• Given data:
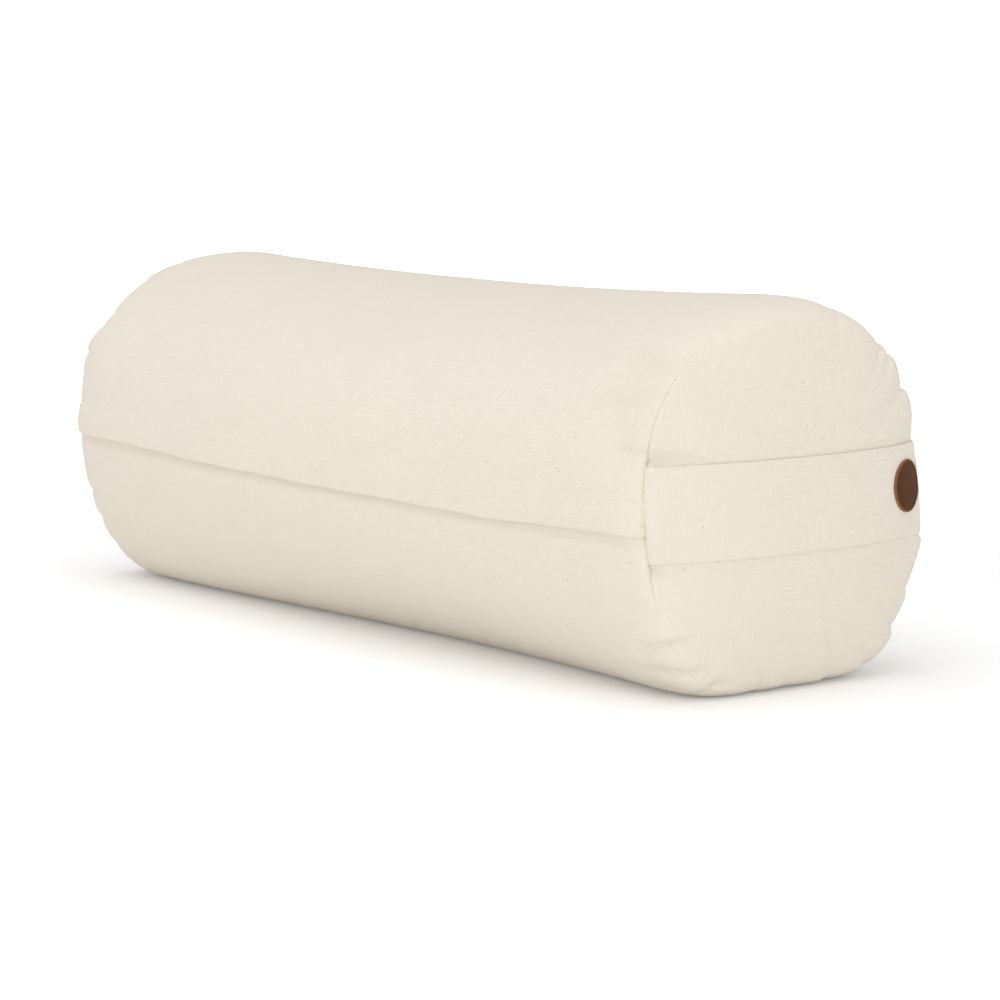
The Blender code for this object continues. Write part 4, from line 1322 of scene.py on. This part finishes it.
# %% Handle
STRAP_THICKNESS = 0.0016
STRAP_ROUND = 0.0007
STRAP_AIR = 0.0002
CORNER_LIFT = 0.0011  # how far the handle's two front corners stand off the end
CORNER_SPREAD = 0.003, 0.005  # across the handle and along it
EDGE_LIFT = 0.0004  # and how far the edge between them does
EDGE_SPREAD = 0.008
LIFT_FROM_SEAM = 0.006
TAIL_INSIDE = 0.0010  # how far inside the cover each tail starts
TAIL_LEAN = 0.12
HALF_FLAT = 0.1055  # half the handle's length on the flat, without its tails
TAIL_FLAT = 0.106
half_strap = STRAP_WIDTH / 2
graph = bpy.context.evaluated_depsgraph_get()
near_surface = BVHTree.FromObject(near_end, graph)
RAY_START = 0.4
face_steps = [half_strap * (-1 + 2 * k / 12) for k in range(13)]
face_steps[0] += STRAP_ROUND
face_steps[-1] -= STRAP_ROUND
rounding = [  # one long edge of the handle, from its face to its back
    (half_strap - STRAP_ROUND * 0.3, STRAP_THICKNESS * 0.86),
    (half_strap, STRAP_THICKNESS * 0.5),
    (half_strap - STRAP_ROUND * 0.3, STRAP_THICKNESS * 0.14),
]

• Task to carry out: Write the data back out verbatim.

• Completed exercise:
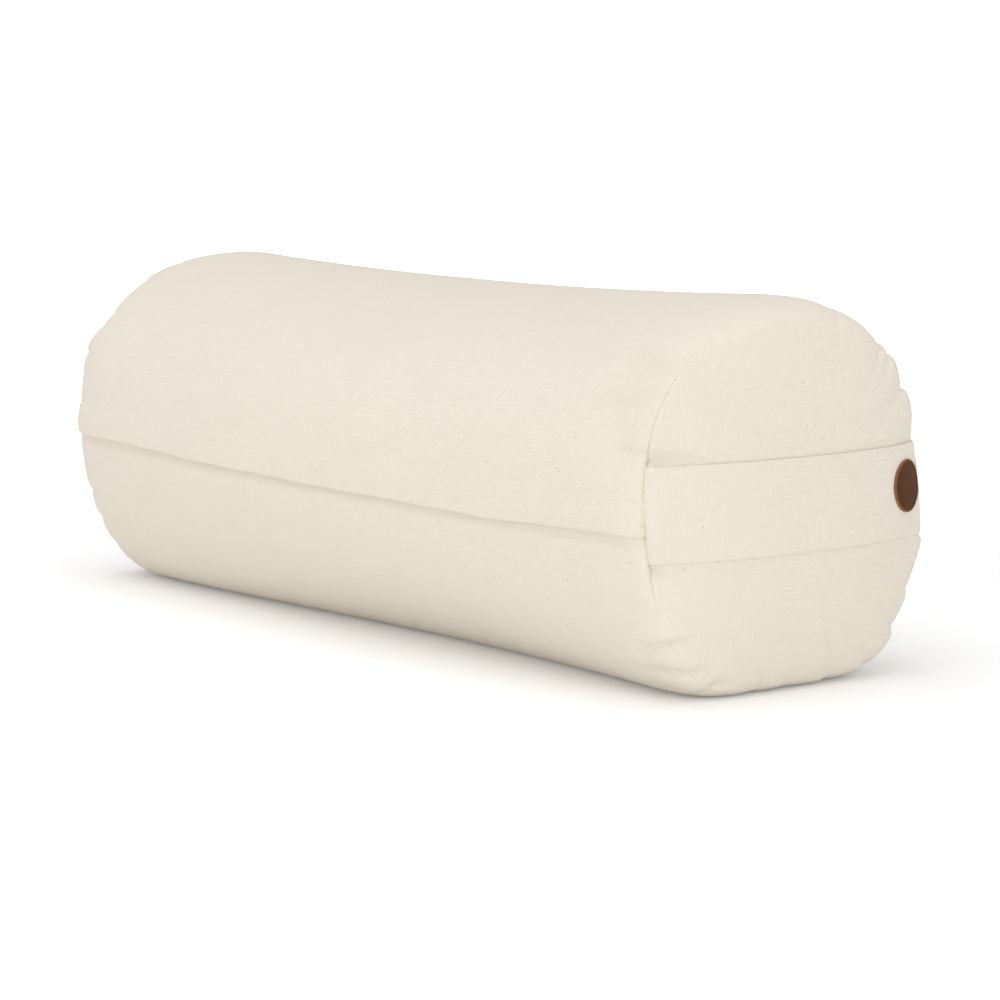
The Blender code for this object continues. Write part 4, from line 1322 of scene.py on. This part finishes it.
# %% Handle
STRAP_THICKNESS = 0.0016
STRAP_ROUND = 0.0007
STRAP_AIR = 0.0002
CORNER_LIFT = 0.0011  # how far the handle's two front corners stand off the end
CORNER_SPREAD = 0.003, 0.005  # across the handle and along it
EDGE_LIFT = 0.0004  # and how far the edge between them does
EDGE_SPREAD = 0.008
LIFT_FROM_SEAM = 0.006
TAIL_INSIDE = 0.0010  # how far inside the cover each tail starts
TAIL_LEAN = 0.12
HALF_FLAT = 0.1055  # half the handle's length on the flat, without its tails
TAIL_FLAT = 0.106
half_strap = STRAP_WIDTH / 2
graph = bpy.context.evaluated_depsgraph_get()
near_surface = BVHTree.FromObject(near_end, graph)
RAY_START = 0.4
face_steps = [half_strap * (-1 + 2 * k / 12) for k in range(13)]
face_steps[0] += STRAP_ROUND
face_steps[-1] -= STRAP_ROUND
rounding = [  # one long edge of the handle, from its face to its back
    (half_strap - STRAP_ROUND * 0.3, STRAP_THICKNESS * 0.86),
    (half_strap, STRAP_THICKNESS * 0.5),
    (half_strap - STRAP_ROUND * 0.3, STRAP_THICKNESS * 0.14),
]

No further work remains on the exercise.